Begin in your attic during or shortly after rain. Bring a flashlight and look for active drips or wet spots on the wood. If it’s dry outside, search for water stains and follow them upward to the roof surface. The stain usually brings you to within a few feet of the entry point.
Q: Can I repair a roof leak myself, or do I always need a roofer?
Minor repairs — such as replacing one or two shingles, resealing cracked flashing or patching a small hole — are generally DIY-friendly if you’re comfortable on a ladder and have the proper materials. Larger issues, such as widespread shingle damage, sagging rooflines or full flashing replacement, are best left to the professionals.
Q: How long does roofing sealant last?
Most roofing caulk and sealant has a lifespan of 5–10 years, depending on the product, climate exposure, and how well it was applied. Inspect sealed areas every year and reapply if you see cracking or separation.
Q: When is the best time to inspect my roof?
Spring and fall are ideal times. Spring allows you to evaluate any damage from winter storms and ice. Fall gives you the chance to fix issues before heavy rain and snow season kicks in. After any big storm, a quick check is always a good idea.
Q: How much does it cost to fix a roof leak professionally?
Minor repairs such as sealing flashing or replacing a few shingles usually cost $150 to $500. Larger repairs involving water damage, replacing decking or major flashing work can cost from $500 to $3,000 or more. A complete roof replacement ranges from $8,000 to $15,000 depending on the size and type of roof.
Q: How can I determine whether my roof needs a repair or a complete replacement?
If your roof is less than 15 years old and the damage affects only a small area, repair is typically the way to go. If your roof is over 20 years old, if there’s damage in more than one area, or the cost of all repairs is greater than 30–40% of the cost of a new roof, then replacement is typically the better long-term investment.
Q: Do gutter guards eliminate the need to clean gutters altogether?

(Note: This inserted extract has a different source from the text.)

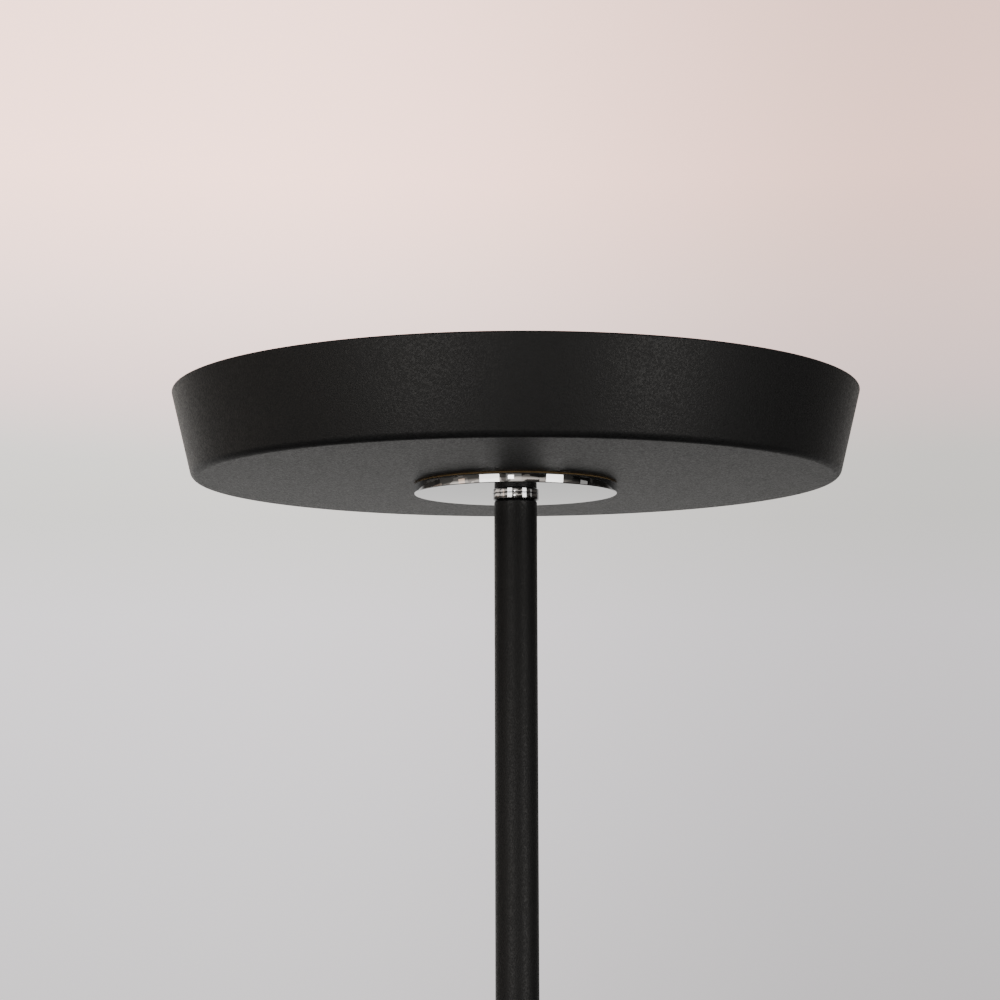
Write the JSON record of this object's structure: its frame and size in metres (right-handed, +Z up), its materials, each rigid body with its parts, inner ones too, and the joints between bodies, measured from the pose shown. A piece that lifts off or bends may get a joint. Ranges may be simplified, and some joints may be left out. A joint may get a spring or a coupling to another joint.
{
  "type": "torchiere floor lamp",
  "caption": "Uplighter floor lamp: shallow tapered LED tray on a slim screwed pole, with a rotary dimmer in the pole and a round weighted base.",
  "frame": {"origin": "on the floor under the centre of the pole, at the middle of the base's footprint", "axes": "+Z up along the pole; -Y is the front, where the dimmer knob points; +Y is the rear, where the flex enters the base"},
  "size_m": [0.254, 0.2544, 1.8],
  "materials": {
    "black_powder_coat": "fine-textured satin black powder coat",
    "polished_chrome": "polished chrome plate",
    "black_spring_steel": "blackened steel",
    "opal_diffuser": "opal acrylic, lit from below",
    "white_reflector": "matt white",
    "heat_plate_aluminium": "mill finish",
    "white_solder_mask": "white solder mask",
    "led_phosphor": "silicone with yellow phosphor",
    "zinc_steel": "bright zinc plate",
    "yellow_brass": "turned brass",
    "grey_cast_iron": "as cast",
    "black_rubber": "moulded rubber",
    "black_nylon": "moulded nylon, satin",
    "white_plastic": "moulded plastic",
    "green_solder_mask": "green solder mask",
    "component_plastic": "moulded component cases",
    "lead_sleeve": "black PVC sleeve",
    "core_insulation": "blue PVC core insulation"
  },
  "bodies": {
    "lamp": {"base_feet": "black_rubber", "bottom_plate": "zinc_steel", "plate_screws": "zinc_steel", "base_weight": "grey_cast_iron", "base_cover": "black_powder_coat", "flex_gland": "black_nylon", "terminal_block": "white_plastic", "terminal_screws": "yellow_brass", "input_wires": "core_insulation", "led_driver": "white_plastic", "driver_screws": "zinc_steel", "base_nut": "yellow_brass", "base_lock_washer": "zinc_steel", "base_washer": "zinc_steel", "base_nipple": "yellow_brass", "base_collar": "polished_chrome", "foot_insert": "zinc_steel", "pole_lower": "black_powder_coat", "joint_lower_insert": "zinc_steel", "joint_nipple": "yellow_brass", "joint_upper_insert": "zinc_steel", "pole_middle": "black_powder_coat", "dimmer_lower_insert": "zinc_steel", "dimmer_lower_nipple": "yellow_brass", "dimmer_body": "black_powder_coat", "dimmer_cover": "black_powder_coat", "dimmer_screws": "zinc_steel", "dimmer_board": "green_solder_mask", "dimmer_board_parts": "component_plastic", "potentiometer": "yellow_brass", "pot_washer": "zinc_steel", "pot_nut": "zinc_steel", "dimmer_upper_nipple": "yellow_brass", "dimmer_upper_insert": "zinc_steel", "pole_upper": "black_powder_coat", "head_insert": "zinc_steel", "head_nipple": "yellow_brass", "head_collar": "polished_chrome", "mount_disc": "polished_chrome", "head_shell": "black_powder_coat", "heat_plate": "heat_plate_aluminium", "head_washer": "zinc_steel", "head_lock_washer": "zinc_steel", "head_nut": "yellow_brass", "led_board": "white_solder_mask", "led_chips": "led_phosphor", "board_screws": "zinc_steel", "led_connector": "white_plastic", "reflector_ring": "white_reflector", "diffuser": "opal_diffuser", "diffuser_snap_ring": "black_spring_steel", "supply_lead": "lead_sleeve", "lamp_lead": "lead_sleeve"},
    "knob": {"pot_shaft": "zinc_steel", "dimmer_knob": "black_nylon", "knob_grub_screw": "black_spring_steel", "knob_cap": "polished_chrome"}
  },
  "joints": [
    {"name": "dimmer_turn", "type": "hinge", "parent": "lamp", "child": "knob", "pos_m": [0, -0.0145, 1.1837], "axis": [0, -1, 0], "range_deg": [-150, 150]}
  ]
}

No. Gutter guards significantly reduce how often you’ll need to clean, but they’re not a cure-all. Fine debris such as seeds, pine needles and shingle granules can still pass through or accumulate on top. Even with guards in place, plan to inspect and clean at least once each year.
A Little Maintenance Goes a Long Way
Here’s the truth about roof leaks — most are completely avoidable.
The homes that ultimately suffer catastrophic water damage are not always the ones with the oldest roofs. They’re the ones where nobody climbed a ladder in three years. Where the gutters were always “on the list.” Where the attic was a place things got shoved and forgotten.
This 3 quick roof leak fix guide gives you a simple, repeatable system. Check your shingles and flashing. Clean your gutters. Look inside your attic. Do it twice a year, and after every significant storm.
That’s it.
A few hours of maintenance each season can save you tens of thousands of dollars and months of headaches. Your roof is what keeps everything inside your home dry, warm and protected.
Take care of it — and it’ll take care of you.